Caution: A-10 Warthog at work. Photo: U.S. Air Force.

This requirement edged out a separate proposal (which was rejected) that would have had the Air Force mothball its A-10s -- so that rather than being disassembled and sold for scrap, they'd be kept in stasis, shrink-wrapped in latex, and could be brought back from retirement if need be. (The main problem with that plan: "Spinning up" a latex wrapped A-10 can take as long as four months to accomplish. By that time, the war may already be lost).

Meanwhile in the Senate, the HASC's doppelganger, the Senate Armed Services Committee, confirmed this week that it's working on a plan to shift funding from other programs to cover the cost of the A-10. (The catch here? Optimistic senators think they only need to cobble together $400 million to keep the A-10 flying for another year. That's barely half what USAF says it needs -- and less than half of what the Obama Administration says the A-10 will cost).

What it means to investors
It's that last point that may turn out to be of most importance to defense investors. The White House went on record this week saying it has "serious concerns" with Congressional efforts to keep the A-10 alive, and "objects," in particular to Congress's plan to shift funding from the Littoral Combat Program, among others, to fund programs such as the A-10. The Administration even went so far as to utter the "V" word -- threatening to veto the bill if its demands are not met.

What might this mean for investors, in dollars and cents? Here's a quick rundown of the highlights.

Northrop Grumman (NYSE:NOC)
America hasn't built a brand-new A-10 Warthog in decades. But as the debate before Congress shows, it still spends hundreds of millions annually keeping the ones it's already built flying. Since 1987, Northrop Grumman has served as prime contractor for A-10 work. Its most important recent contract was awarded in 2010 -- a $486 million contract to equip U.S. Air Force and Navy aircraft -- including A-10s -- with up to 99 LITENING targeting pods.

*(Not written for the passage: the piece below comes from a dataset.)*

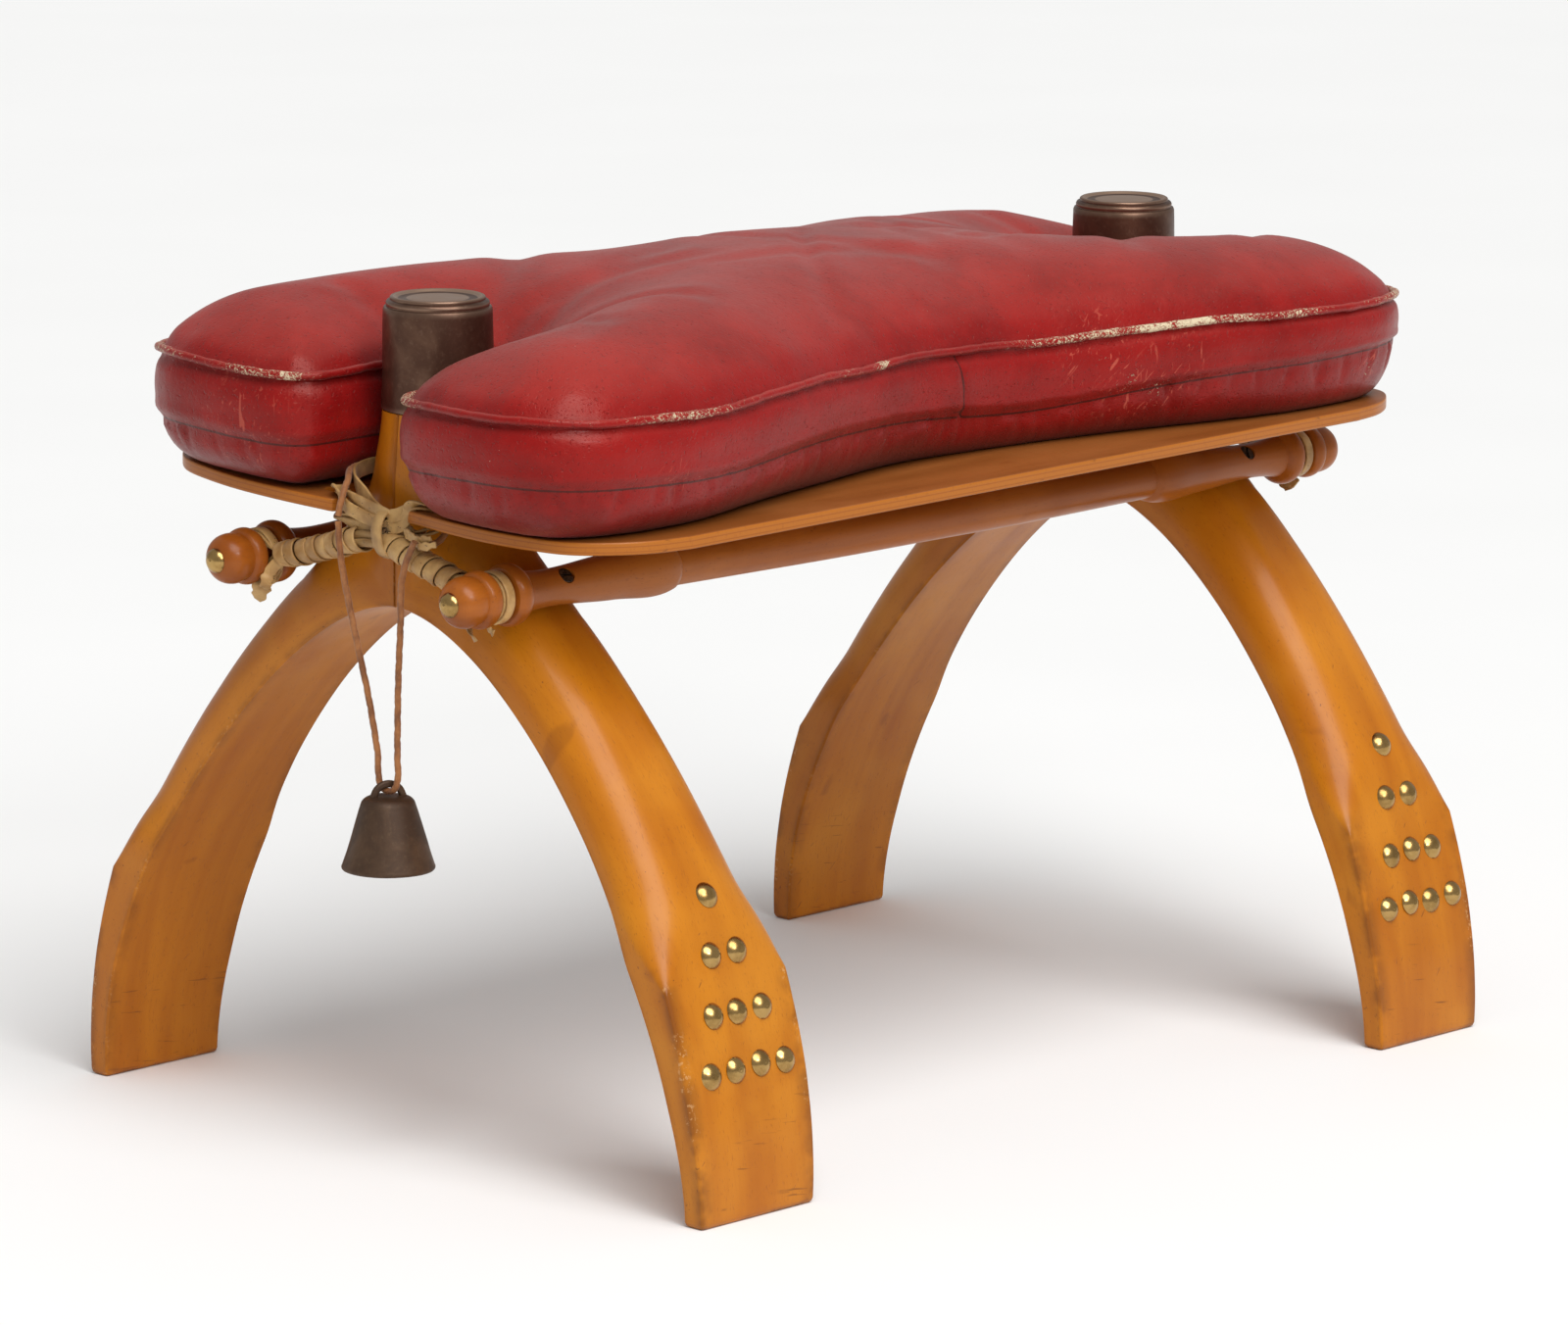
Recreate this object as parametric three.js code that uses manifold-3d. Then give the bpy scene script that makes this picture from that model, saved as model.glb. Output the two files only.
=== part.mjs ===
// Camel saddle stool: two beech arches with capped pommels, two turned side rods, two bent
// seat boards, rawhide lashings, a loose leather cushion and a bell on a twisted cord.
// Millimetres. X runs along the stool, Y across it, Z up from the floor.

import * as THREE from 'three';
import { mergeVertices } from 'three/addons/utils/BufferGeometryUtils.js';
import Module from 'manifold-3d';

const wasm = await Module();
wasm.setup();

const GAP = 0.3;                 // clearance left between pieces that touch
const FACET_TURN = 0.17;         // keeps the facets of joined or cut shapes from lining up

// arches
const ARCH_X = 250;              // each arch stands this far from the middle
const APEX_Z = 269;              // underside of the arch at its middle
const FOOT_INNER_Y = 205.5;      // inner face of the foot at the floor
const POST_TOP_Z = 363.5;        // ledge the brass cap stands on
const POST_TOP_R = 26.8;
const NECK_R = 24.3;             // turned neck of the pommel inside the cap
const NECK_TOP_Z = 411;
const DOWEL_R = 5;
const DOWELS = [{ z: 286, length: 48 }, { z: 334, length: 36 }];

// pommel caps
const CAP_TOP_Z = 419;
const CAP_BOTTOM_Z = 364;

// side rods
const ROD_Y = 82.2;
const ROD_Z = 286.9;
const ROD_TIP_X = 321.5;
const FINIAL_DOME_R = 6.2;
const FINIAL_DOME_HEIGHT = 4.3;
const NECK_MIN_X = 289.4;        // turned groove that holds the rawhide
const NECK_MAX_X = 297.2;
const ROD_NECK_R = 8;

// screws that hold the rods to the arches
const SCREW_HEAD_R = 4;
const SCREW_SHANK_R = 2;
const SCREW_HEAD_TOP = 8.6;      // height of the head's top over the rod's axis
const SCREW_DEPTH = 34;          // how far the tip reaches past the rod's axis

// dome nails
const STUD_R = 6.5;
const STUD_HEIGHT = 3.6;
const STUD_PITCH_X = 16.6;
const STUD_ROWS_Z = [150, 123.4, 97, 71.3];

// seat boards
const BOARD_T = 6.5;
const BOARD_INNER_Y = 23;
const NOTCH_X = [213, 286.4];    // notch round the post, measured from the middle
const NOTCH_Y = 44.6;

// cushion
const PIPING_Z = 379;
const SEAM_Z = 342;
const BELLY = 15;
const CUSHION_NOTCH_R = 33;
const CUSHION_REACH = { x: 319, y: 156 };

// bell and its cord
const CORD_R = 1.65;
const BELL_X = -303;
const BELL_Y = -19.5;
const BELL_LOOP_Z = 188.4;       // top of the loop's wire, on its centre line
const BELL_SHOULDER_Z = 182;
const BELL_HEIGHT = 35.5;
const BELL_R = 22.7;              // at the rim

const COLOURS = {
  beech: { color: 0xb9712c, roughness: 0.42, metalness: 0 },
  beech_rod: { color: 0xa8601f, roughness: 0.4, metalness: 0 },
  plywood: { color: 0xb4702f, roughness: 0.4, metalness: 0 },
  dowel: { color: 0xc9a06a, roughness: 0.6, metalness: 0 },
  cap: { color: 0x5a4236, roughness: 0.38, metalness: 1 },
  brass: { color: 0x8a7440, roughness: 0.35, metalness: 1 },
  steel: { color: 0x4c4a46, roughness: 0.5, metalness: 1 },
  bronze: { color: 0x4d4034, roughness: 0.45, metalness: 1 },
  rawhide: { color: 0xbfa371, roughness: 0.65, metalness: 0 },
  cord: { color: 0xa8743f, roughness: 0.75, metalness: 0 },
  leather: { color: 0x9a2323, roughness: 0.45, metalness: 0 },
};

const part = new THREE.Group();
part.name = 'camel_saddle_stool';

function add(name, geometry, colour) {
  const material = new THREE.MeshStandardMaterial(COLOURS[colour]);
  material.name = name;
  const mesh = new THREE.Mesh(geometry, material);
  mesh.name = name;
  part.add(mesh);
}

// ---------------------------------------------------------------- solids

// A closed solid through rings of equal length. A looped solid joins its last ring to its first.
function solidFromRings(rings, looped = false) {
  const count = rings[0].length;
  const positions = [];
  const index = [];
  rings.forEach((ring) => ring.forEach((p) => positions.push(p.x, p.y, p.z)));
  const spans = looped ? rings.length : rings.length - 1;
  for (let i = 0; i < spans; i += 1) {
    const a = i * count;
    const b = ((i + 1) % rings.length) * count;
    for (let j = 0; j < count; j += 1) {
      const k = (j + 1) % count;
      index.push(a + j, a + k, b + j, a + k, b + k, b + j);
    }
  }
  if (!looped) {
    addFan(positions, index, rings[0], 0, true);
    addFan(positions, index, rings[rings.length - 1], (rings.length - 1) * count, false);
  }
  const geometry = new THREE.BufferGeometry();
  geometry.setAttribute('position', new THREE.Float32BufferAttribute(positions, 3));
  geometry.setIndex(index);
  geometry.computeVertexNormals();
  return faceOutwards(geometry);
}

function addFan(positions, index, ring, first, reversed) {
  const centre = ring.reduce((sum, p) => sum.add(p), new THREE.Vector3()).divideScalar(ring.length);
  const middle = positions.length / 3;
  positions.push(centre.x, centre.y, centre.z);
  for (let j = 0; j < ring.length; j += 1) {
    const k = (j + 1) % ring.length;
    if (reversed) index.push(middle, first + k, first + j);
    else index.push(middle, first + j, first + k);
  }
}

function signedVolume(geometry) {
  const p = geometry.attributes.position;
  const index = geometry.index.array;
  const corner = [0, 1, 2].map(() => new THREE.Vector3());
  let volume = 0;
  for (let i = 0; i < index.length; i += 3) {
    corner.forEach((v, k) => v.fromBufferAttribute(p, index[i + k]));
    volume += corner[0].dot(corner[1].clone().cross(corner[2])) / 6;
  }
  return volume;
}

function faceOutwards(geometry) {
  if (signedVolume(geometry) < 0) {
    const index = geometry.index.array;
    for (let i = 0; i < index.length; i += 3) {
      [index[i], index[i + 1]] = [index[i + 1], index[i]];
    }
    geometry.computeVertexNormals();
  }
  return geometry;
}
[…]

Other tasks assigned to Northrop: $1.7 million to "sustain and modernize all A-10 weapon system configurations," and $11.3 million to perform "evaluations, analysis, repair designs, and/or testing" of A-10 structural integrity.

Boeing (NYSE:BA)
Another contractor with arguably as big a stake in the A-10's survival as Northrop Grumman's, is Boeing. Last year, Boeing was the single biggest recipient of A-10-related funding, winning $218 million in maintenance contracts for the A-10, "the most of any defense prime," according to Bloomberg. These included $212 million awarded in just one single contract to deliver 56 replacement "thick-skinned" wings for the A-10.

Going forward, and working from the estimated $4 million cost per wing, Boeing's contract to build as many as 242 replacement wings for the A-10, of which 173 have already been ordered, could yield as much as $276 million in additional revenue for Boeing in years to come -- and help to keep the A-10s flying well into the 2040s. (That is, if Congress can convince USAF to keep the plane flying, at all).

Lockheed Martin (NYSE:LMT)
Lockheed Martin, in contrast, has almost no ties to the A-10 program whatsoever. Yet, it's arguably the single company most interested in the aircraft's fate.

A review of business segment data from S&P Capital IQ on the revenues of each of the major A-10 players reveals that, even the multi-hundred-million-dollar contracts that Boeing and Northrop have won for A-10 work amount to mere fractions of 1% of each company's annual revenue stream. In contrast, Lockheed Martin gets 20% of its revenues from production of its new F-35 Lightning II fighter jet -- the plane that the Obama administration and the U.S. Air Force agree can do an "adequate" job of replacing the A-10 on, for close-air-support missions.

Over time, and based on the F-35's projected program cost, the F-35 could ultimately grow to constitute 50% of Lockheed's business, if the company is able to sell as many F-35s as originally expected. But here's the key: Every dollar diverted from F-35 production to fund the A-10 means fewer F-35s built today. And the fewer F-35s that get built, the slower Lockheed Martin is able to scale production of the F-35.

Less economies of scale mean less efficiency of production for Lockheed, raising the cost of building F-35s, and making the plane less price-competitive with alternative fighter jets for sale on world markets. And this effect tends to snowball -- the more expensive the plane, the fewer the foreign buyers, and the fewer the foreign buyers, the less efficient the production -- raising the F-35's cost even further, and leading to even fewer buyers.

In short, Lockheed Martin needs to scale production of the F-35 fast. But the more funds get diverted from F-35 production to save the A-10, the harder this job gets for Lockheed Martin. If you were wondering before why the F-35's backers in Congress hate the A-10 so much, well, now you know.

That's a lot of F-35s. But it's still not as many F-35s as Lockheed Martin wants to sell. Photo: Lockheed Martin.